Foreign/International students can apply for admission through the Higher Education Commission of Pakistan.
===Sheikha Fatima Institute of Nursing===
Students can apply for 4 year BSN program after HSSC or equivalent examination. There is no central admission policy for nursing colleges. Students apply directly to college of nursing for admission consideration.

==Seat allocation==

Seat allocation
| Quota Category | No. of Seats |
|---|---|
| Punjab | 38 |
| Sindh (Rural) | 09 |
| Sindh (Urban) | 06 |
| Khyber Pakhtunkhwa | 09 |
| Balochistan | 05 |
| Gilgit Baltistan | 02 |
| FATA | 02 |
| Azad Jammu and Kashmir | 02 |
| Disabled | 02 |
| Federal Govt.
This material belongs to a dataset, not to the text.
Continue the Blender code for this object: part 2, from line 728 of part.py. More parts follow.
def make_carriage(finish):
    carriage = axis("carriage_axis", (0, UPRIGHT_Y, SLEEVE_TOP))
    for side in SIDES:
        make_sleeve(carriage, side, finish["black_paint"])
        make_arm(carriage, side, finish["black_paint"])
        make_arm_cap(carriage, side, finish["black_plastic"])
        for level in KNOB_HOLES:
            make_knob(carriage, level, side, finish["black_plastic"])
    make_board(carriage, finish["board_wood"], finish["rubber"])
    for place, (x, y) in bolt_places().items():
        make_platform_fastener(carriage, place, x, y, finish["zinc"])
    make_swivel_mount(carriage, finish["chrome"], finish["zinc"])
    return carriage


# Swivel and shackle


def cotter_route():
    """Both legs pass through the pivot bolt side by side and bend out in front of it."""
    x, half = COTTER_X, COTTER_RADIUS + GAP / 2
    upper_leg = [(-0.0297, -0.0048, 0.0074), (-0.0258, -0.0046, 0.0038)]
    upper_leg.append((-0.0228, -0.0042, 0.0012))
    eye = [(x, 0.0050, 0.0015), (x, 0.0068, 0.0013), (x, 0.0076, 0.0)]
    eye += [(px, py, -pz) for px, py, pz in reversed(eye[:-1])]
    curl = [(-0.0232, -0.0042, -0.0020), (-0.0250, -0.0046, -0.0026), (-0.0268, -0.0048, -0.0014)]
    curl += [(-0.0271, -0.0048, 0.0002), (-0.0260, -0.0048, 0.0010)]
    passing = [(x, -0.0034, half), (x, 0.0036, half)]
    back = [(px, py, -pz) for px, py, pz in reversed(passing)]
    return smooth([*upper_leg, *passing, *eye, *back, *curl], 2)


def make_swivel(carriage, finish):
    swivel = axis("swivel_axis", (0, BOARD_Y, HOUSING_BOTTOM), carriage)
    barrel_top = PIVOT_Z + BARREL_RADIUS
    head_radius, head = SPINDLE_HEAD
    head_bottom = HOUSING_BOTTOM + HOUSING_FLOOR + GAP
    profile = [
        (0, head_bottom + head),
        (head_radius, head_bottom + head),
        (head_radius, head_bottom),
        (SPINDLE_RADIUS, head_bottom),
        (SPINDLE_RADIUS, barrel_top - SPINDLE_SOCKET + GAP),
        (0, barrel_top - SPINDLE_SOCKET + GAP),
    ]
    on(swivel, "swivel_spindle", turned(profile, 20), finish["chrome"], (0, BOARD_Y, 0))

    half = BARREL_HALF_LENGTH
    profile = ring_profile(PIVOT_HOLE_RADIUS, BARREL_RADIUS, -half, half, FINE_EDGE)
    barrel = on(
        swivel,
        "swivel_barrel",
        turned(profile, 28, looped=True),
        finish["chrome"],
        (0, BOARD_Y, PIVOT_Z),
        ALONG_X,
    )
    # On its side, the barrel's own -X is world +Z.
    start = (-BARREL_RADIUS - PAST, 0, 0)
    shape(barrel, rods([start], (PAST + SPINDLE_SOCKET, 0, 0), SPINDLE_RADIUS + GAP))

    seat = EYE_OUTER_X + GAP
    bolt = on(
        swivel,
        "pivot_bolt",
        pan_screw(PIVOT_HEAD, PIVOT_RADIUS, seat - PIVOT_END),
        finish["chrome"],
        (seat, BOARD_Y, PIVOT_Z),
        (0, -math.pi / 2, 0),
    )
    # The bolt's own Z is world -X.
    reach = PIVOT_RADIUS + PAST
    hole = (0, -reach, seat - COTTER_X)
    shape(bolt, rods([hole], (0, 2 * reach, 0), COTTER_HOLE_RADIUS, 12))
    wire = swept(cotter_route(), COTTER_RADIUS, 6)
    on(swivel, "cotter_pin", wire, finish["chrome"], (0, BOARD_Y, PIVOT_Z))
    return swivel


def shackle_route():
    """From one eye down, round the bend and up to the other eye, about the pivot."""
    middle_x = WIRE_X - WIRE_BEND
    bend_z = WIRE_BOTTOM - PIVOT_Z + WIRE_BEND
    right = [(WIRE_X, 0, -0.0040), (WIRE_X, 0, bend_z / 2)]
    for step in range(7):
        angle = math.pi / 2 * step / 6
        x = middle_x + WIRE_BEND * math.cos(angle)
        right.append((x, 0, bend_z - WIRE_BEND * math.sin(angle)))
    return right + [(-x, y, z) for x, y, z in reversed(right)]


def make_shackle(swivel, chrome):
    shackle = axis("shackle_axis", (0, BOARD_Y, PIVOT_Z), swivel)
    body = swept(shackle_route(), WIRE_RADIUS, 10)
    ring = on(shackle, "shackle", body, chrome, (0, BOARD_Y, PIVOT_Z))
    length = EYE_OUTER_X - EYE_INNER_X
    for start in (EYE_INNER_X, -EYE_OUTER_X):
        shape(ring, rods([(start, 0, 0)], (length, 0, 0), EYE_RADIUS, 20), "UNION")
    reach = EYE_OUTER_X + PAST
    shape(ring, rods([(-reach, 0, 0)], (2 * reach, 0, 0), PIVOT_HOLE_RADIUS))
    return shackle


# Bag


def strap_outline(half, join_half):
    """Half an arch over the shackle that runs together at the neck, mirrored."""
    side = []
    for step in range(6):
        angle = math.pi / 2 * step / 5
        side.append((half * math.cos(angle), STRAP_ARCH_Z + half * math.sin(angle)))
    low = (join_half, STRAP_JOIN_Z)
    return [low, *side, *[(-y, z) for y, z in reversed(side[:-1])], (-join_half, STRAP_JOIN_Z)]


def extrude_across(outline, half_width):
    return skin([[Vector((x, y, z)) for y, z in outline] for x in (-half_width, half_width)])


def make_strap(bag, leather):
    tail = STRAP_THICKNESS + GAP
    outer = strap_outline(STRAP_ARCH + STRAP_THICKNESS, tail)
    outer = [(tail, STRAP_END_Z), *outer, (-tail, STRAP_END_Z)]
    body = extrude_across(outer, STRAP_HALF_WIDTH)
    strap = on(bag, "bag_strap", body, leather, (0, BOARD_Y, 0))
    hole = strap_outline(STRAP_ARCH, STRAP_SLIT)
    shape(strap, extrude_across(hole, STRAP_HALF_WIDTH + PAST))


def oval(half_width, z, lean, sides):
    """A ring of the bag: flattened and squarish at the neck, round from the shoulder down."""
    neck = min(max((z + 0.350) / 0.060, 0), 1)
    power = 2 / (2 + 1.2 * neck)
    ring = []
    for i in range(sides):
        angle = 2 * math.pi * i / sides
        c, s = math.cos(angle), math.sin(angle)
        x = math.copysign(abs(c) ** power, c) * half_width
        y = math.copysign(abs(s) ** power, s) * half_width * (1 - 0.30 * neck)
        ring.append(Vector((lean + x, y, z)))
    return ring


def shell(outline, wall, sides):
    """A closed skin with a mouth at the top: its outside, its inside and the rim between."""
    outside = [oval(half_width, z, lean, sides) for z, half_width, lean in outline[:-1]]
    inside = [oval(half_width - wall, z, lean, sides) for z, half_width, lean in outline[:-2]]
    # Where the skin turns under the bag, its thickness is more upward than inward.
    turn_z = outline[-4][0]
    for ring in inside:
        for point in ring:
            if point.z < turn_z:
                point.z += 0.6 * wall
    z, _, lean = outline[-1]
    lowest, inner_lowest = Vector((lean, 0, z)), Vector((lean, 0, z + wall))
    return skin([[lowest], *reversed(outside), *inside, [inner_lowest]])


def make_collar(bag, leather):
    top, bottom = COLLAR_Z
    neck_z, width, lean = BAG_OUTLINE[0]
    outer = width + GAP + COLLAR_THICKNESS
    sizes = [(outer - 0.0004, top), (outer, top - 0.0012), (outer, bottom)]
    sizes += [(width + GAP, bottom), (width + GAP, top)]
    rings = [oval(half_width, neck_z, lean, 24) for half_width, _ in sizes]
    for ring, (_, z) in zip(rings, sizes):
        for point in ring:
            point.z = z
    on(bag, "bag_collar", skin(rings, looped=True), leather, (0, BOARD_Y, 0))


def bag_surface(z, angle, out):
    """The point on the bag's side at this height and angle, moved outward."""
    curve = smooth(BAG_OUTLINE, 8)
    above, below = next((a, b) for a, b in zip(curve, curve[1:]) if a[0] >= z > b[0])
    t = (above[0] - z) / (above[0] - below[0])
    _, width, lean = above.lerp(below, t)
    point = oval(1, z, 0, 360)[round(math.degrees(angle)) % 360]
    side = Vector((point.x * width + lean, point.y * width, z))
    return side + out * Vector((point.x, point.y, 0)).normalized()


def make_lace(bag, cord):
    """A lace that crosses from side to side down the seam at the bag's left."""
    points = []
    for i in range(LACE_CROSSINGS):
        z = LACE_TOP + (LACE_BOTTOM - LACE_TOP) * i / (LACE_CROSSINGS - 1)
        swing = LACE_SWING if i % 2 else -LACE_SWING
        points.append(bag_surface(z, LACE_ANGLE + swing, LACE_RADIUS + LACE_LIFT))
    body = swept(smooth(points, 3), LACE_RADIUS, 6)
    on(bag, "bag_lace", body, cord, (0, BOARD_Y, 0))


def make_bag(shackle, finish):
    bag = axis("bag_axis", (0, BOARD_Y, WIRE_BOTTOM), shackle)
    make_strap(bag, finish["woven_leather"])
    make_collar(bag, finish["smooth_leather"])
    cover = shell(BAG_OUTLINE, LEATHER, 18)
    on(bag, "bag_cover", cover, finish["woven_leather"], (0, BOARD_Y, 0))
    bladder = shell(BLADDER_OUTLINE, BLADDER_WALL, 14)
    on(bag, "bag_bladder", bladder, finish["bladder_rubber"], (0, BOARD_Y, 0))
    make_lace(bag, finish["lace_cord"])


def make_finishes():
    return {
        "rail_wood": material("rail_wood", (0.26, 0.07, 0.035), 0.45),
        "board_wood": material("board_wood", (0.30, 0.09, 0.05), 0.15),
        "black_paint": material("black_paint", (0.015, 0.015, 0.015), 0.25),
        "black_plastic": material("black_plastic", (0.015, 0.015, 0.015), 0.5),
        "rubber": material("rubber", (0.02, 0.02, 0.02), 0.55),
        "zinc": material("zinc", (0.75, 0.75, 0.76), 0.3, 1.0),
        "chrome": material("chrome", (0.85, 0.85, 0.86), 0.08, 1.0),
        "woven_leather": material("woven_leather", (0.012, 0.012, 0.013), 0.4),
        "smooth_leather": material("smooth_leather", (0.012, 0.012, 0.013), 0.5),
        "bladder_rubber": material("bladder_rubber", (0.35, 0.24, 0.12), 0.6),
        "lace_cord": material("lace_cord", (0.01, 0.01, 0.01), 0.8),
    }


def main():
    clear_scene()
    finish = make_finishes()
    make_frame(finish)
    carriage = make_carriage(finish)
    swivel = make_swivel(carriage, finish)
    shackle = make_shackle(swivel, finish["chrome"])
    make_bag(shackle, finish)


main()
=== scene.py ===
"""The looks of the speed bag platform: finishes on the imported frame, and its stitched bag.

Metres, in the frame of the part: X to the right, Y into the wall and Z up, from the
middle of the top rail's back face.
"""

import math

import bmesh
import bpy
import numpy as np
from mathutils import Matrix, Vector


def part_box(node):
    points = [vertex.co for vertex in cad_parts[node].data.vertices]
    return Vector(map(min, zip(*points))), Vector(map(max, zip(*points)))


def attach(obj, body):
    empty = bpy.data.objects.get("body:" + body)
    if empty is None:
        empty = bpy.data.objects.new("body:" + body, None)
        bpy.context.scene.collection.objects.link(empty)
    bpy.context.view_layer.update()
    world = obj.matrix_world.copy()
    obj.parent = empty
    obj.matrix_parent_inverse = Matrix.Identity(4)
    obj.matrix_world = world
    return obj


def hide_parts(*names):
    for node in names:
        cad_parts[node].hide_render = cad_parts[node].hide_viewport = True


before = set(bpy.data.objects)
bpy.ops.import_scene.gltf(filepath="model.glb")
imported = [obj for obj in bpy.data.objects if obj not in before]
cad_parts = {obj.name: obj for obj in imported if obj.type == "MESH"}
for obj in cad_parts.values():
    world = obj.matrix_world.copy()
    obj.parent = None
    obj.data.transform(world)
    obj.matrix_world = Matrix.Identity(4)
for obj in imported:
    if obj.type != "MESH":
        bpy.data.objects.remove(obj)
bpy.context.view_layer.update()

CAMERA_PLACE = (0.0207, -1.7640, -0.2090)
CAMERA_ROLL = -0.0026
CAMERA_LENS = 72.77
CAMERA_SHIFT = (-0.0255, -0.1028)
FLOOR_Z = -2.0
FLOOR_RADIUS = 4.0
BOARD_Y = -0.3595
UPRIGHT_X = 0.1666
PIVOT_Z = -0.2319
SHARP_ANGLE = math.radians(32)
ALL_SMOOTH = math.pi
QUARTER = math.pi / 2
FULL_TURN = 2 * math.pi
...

Employees | 09 |
| Open Merit | 06 |
| Foreign Graduates | 10 |

Total seats=100

==Affiliation==
Shaikh Khalifa Bin Zayed Al-Nahyan Medical and Dental College is affiliated with
- Shaheed Zulfiqar Ali Bhutto Medical University which is the admitting University of this college
- University of Health Sciences is the degree awarding and examining university.

==Shaikh Zayed Postgraduate Medical Institute (SZPGMI) Lahore==
Shaikh Zayed Postgraduate Medical Institute (SZPGMI) Lahore consists of:
- Shaikh Zayed Hospital (SZHL) & National Institute of Kidney Diseases (NIKD)
- Shaikh Khalifa Bin Zayed Al-Nahyan Medical and Dental College (SKZMDC)
- Federal Postgraduate Medical Institute (FPGMI)
- National Health Research Complex (NHRC)
- Sheikha Fatima Institute of Nursing and Health Sciences (SFIN & HS)

==Magazine==
On January 27, 2016. Phoenix Magazine's first issue was launched and met with positive reviews from the Doctors and students alike, appreciating the bright outlook, the articles and interviews.
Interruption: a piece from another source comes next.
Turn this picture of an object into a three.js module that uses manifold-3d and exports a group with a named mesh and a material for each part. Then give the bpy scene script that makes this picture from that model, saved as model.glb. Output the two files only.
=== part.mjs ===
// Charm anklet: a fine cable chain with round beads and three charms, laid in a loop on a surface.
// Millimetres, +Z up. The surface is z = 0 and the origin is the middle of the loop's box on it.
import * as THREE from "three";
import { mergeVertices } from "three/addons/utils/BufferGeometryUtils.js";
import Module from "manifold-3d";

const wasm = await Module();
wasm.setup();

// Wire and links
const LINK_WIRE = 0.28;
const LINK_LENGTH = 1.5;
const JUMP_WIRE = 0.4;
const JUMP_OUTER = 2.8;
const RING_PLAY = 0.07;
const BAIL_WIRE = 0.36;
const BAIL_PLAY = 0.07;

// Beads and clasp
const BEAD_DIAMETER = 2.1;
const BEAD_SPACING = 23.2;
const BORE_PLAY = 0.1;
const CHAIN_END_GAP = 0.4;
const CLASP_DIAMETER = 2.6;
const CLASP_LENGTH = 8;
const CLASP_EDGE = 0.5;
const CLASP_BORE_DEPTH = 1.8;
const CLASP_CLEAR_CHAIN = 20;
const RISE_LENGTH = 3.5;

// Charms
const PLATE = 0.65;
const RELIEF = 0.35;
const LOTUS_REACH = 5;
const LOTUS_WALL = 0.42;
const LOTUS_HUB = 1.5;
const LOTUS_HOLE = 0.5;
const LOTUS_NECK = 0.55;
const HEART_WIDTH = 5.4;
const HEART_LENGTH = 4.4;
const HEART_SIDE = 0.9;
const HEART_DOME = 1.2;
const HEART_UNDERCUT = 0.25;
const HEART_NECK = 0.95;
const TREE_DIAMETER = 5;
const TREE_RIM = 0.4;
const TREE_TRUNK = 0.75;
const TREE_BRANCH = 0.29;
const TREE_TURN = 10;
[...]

Phoenix was renewed for a second biennial edition (Phoenix 16–17) that came out in July 2017.

== Campus==
Shaikh Zayed Medical Complex has a campus of 55 acres opposite The Punjab University lahore comprising the basic departments, administrative block, library and well-equipped modern lecture theatre complex and cafeteria.

For the purpose of extra- and co-curricular activities, kidney center playground is where cricket, football and hockey matches are played.